Dreamland Social Club/Tara Altebrando: Reflections

Friday, June 10, 2011

Last week, thanks to Meghan Cox Gurdon's Wall Street Journal article, "Darkness Too Visible," the young adult book world was aTalk and aTwitter (and aFacebook and aBlog, including me, here.) Are the books being written for younger readers too twisted, tormented, unhappy? Do they sensationalize, titillate, and provoke in psychically annihilating fashion? Do they dumb things down or reach over and through? Can censorship be defended? Do real writers write YA?

Conversations like that one give birth to generalities. Today, I'd like to get specific.
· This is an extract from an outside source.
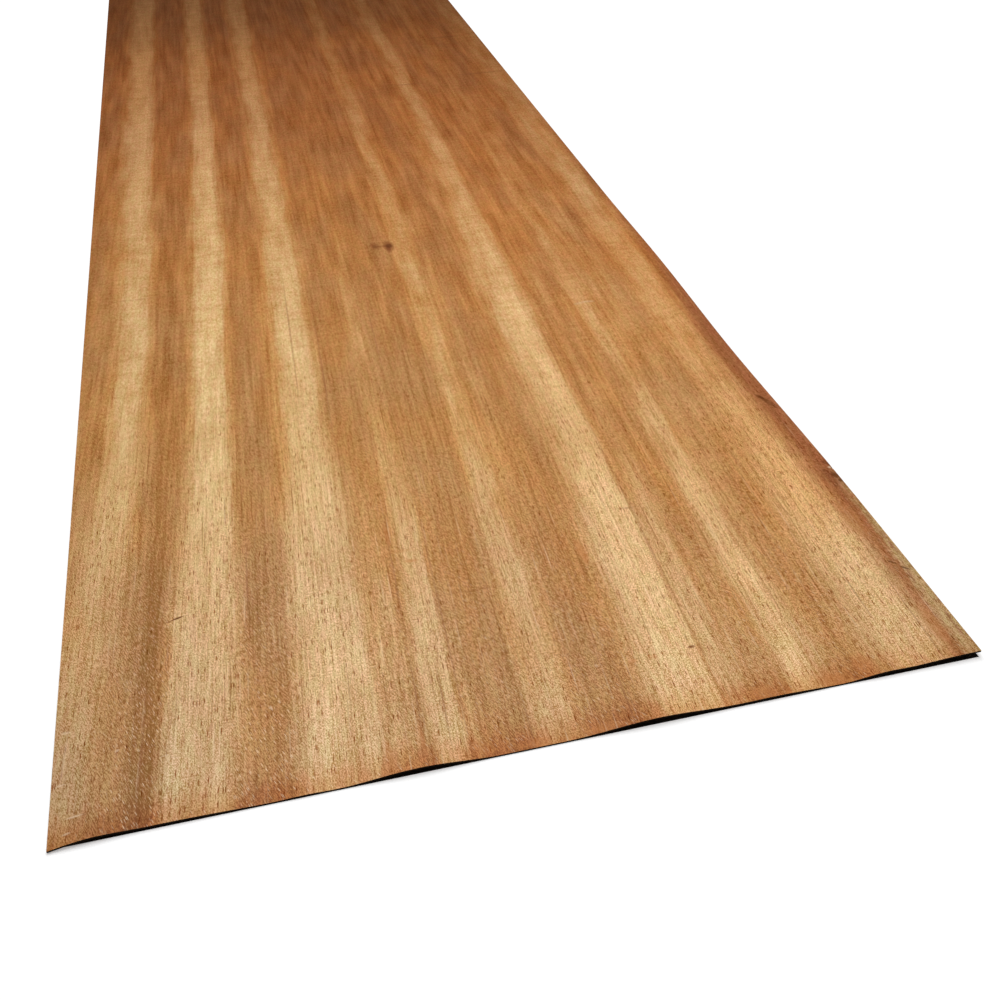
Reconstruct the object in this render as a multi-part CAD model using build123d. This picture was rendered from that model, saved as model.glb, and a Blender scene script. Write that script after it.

I'd like to suggest that Tara Altebrando's newly released Dreamland Social Club be given a chance by those who have lately argued that YA is a lesser form of art. No genre, I'd like to suggest, is immune from the flat-footed, a-musical, overly simplified eye roll of a tale. Nor, on the other hand, does genre itself preclude beauty and sophistication.

With Dreamland, Altebrando, a Harvard graduate with well-respected adult titles to her name, provides proof—again—that contemporary young adult literature can be smart, full of heart, and veering toward classic. That its sentences can be crisp and alluring, its context rich and richly researched, its plot complex and original. Dreamland is the story of a teen named Jane and her brother, Marcus, who find themselves (along with their dad) living on Coney Island in their deceased grandfather's house. There's an old carousel horse tethered to the living room radiator, reels of strange old cinema in the attic upstairs, grandmotherly attire in a bar basement downstairs, and a set of keys that lead to forsaken wonders in the old amusement parks. This is a world filled with tattooed boys and giants and miniature people. A world in which a young amputee dances hard. A world that pits heartless developers against the long survivors of this town.

It's a world, and it's a story.  It is also, evocatively, history and all that Altebrando's imagination does with time now gone.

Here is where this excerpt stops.